EXERCISE DESCRIPTION — Reproduce each record exactly.

Parts and joints as JSON:
--- START ---
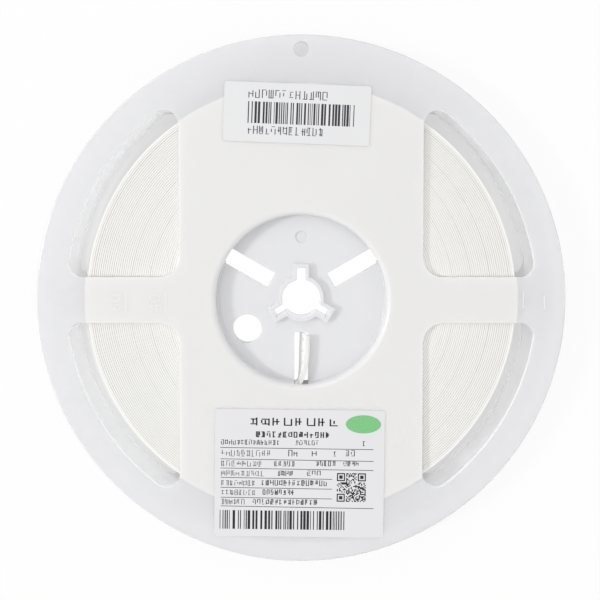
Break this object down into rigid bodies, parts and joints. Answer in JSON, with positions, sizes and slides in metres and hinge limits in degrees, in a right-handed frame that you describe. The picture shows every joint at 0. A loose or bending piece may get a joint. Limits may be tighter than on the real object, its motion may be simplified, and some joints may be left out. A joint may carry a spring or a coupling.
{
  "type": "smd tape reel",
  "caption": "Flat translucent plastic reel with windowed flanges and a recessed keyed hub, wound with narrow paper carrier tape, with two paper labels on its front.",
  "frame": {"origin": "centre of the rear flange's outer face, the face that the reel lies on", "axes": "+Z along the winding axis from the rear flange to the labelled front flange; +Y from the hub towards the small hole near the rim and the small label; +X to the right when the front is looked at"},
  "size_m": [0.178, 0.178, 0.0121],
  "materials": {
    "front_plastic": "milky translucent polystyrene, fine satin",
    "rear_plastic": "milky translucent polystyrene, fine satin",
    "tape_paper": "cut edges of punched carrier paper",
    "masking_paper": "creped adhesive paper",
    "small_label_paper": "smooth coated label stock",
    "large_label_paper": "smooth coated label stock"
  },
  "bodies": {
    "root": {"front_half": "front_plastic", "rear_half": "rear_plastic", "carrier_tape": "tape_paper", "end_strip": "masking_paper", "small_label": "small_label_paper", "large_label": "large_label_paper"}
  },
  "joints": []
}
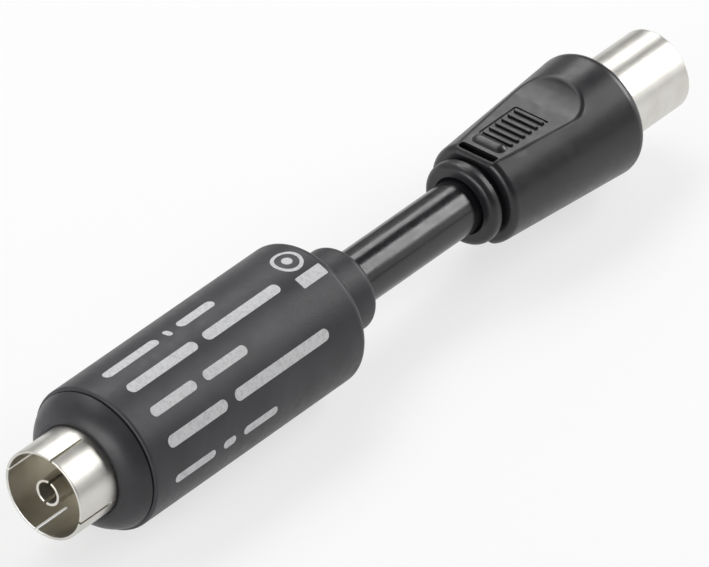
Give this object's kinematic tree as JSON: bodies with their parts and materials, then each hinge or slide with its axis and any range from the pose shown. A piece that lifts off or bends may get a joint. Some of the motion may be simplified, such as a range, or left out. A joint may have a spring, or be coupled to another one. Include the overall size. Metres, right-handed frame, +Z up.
--- END ---
FULL OUTPUT —
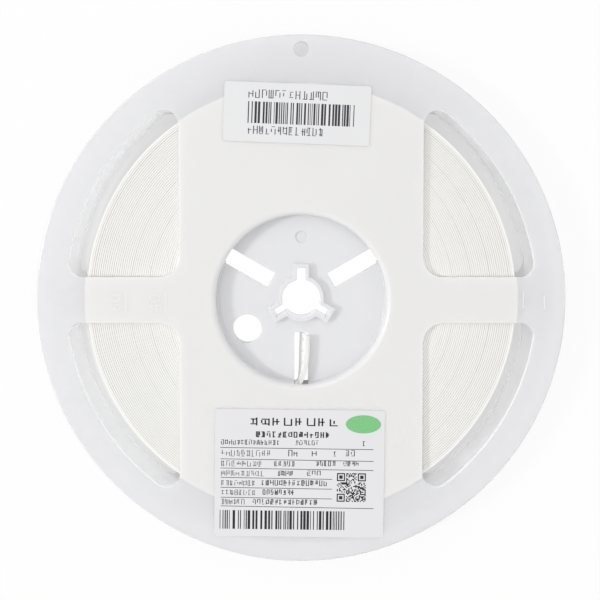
Break this object down into rigid bodies, parts and joints. Answer in JSON, with positions, sizes and slides in metres and hinge limits in degrees, in a right-handed frame that you describe. The picture shows every joint at 0. A loose or bending piece may get a joint. Limits may be tighter than on the real object, its motion may be simplified, and some joints may be left out. A joint may carry a spring or a coupling.
{
  "type": "smd tape reel",
  "caption": "Flat translucent plastic reel with windowed flanges and a recessed keyed hub, wound with narrow paper carrier tape, with two paper labels on its front.",
  "frame": {"origin": "centre of the rear flange's outer face, the face that the reel lies on", "axes": "+Z along the winding axis from the rear flange to the labelled front flange; +Y from the hub towards the small hole near the rim and the small label; +X to the right when the front is looked at"},
  "size_m": [0.178, 0.178, 0.0121],
  "materials": {
    "front_plastic": "milky translucent polystyrene, fine satin",
    "rear_plastic": "milky translucent polystyrene, fine satin",
    "tape_paper": "cut edges of punched carrier paper",
    "masking_paper": "creped adhesive paper",
    "small_label_paper": "smooth coated label stock",
    "large_label_paper": "smooth coated label stock"
  },
  "bodies": {
    "root": {"front_half": "front_plastic", "rear_half": "rear_plastic", "carrier_tape": "tape_paper", "end_strip": "masking_paper", "small_label": "small_label_paper", "large_label": "large_label_paper"}
  },
  "joints": []
}
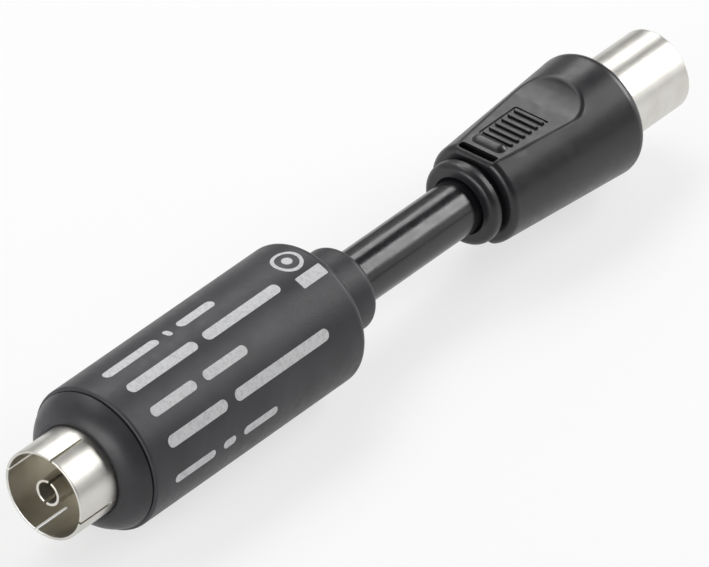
Give this object's kinematic tree as JSON: bodies with their parts and materials, then each hinge or slide with its axis and any range from the pose shown. A piece that lifts off or bends may get a joint. Some of the motion may be simplified, such as a range, or left out. A joint may have a spring, or be coupled to another one. Include the overall size. Metres, right-handed frame, +Z up.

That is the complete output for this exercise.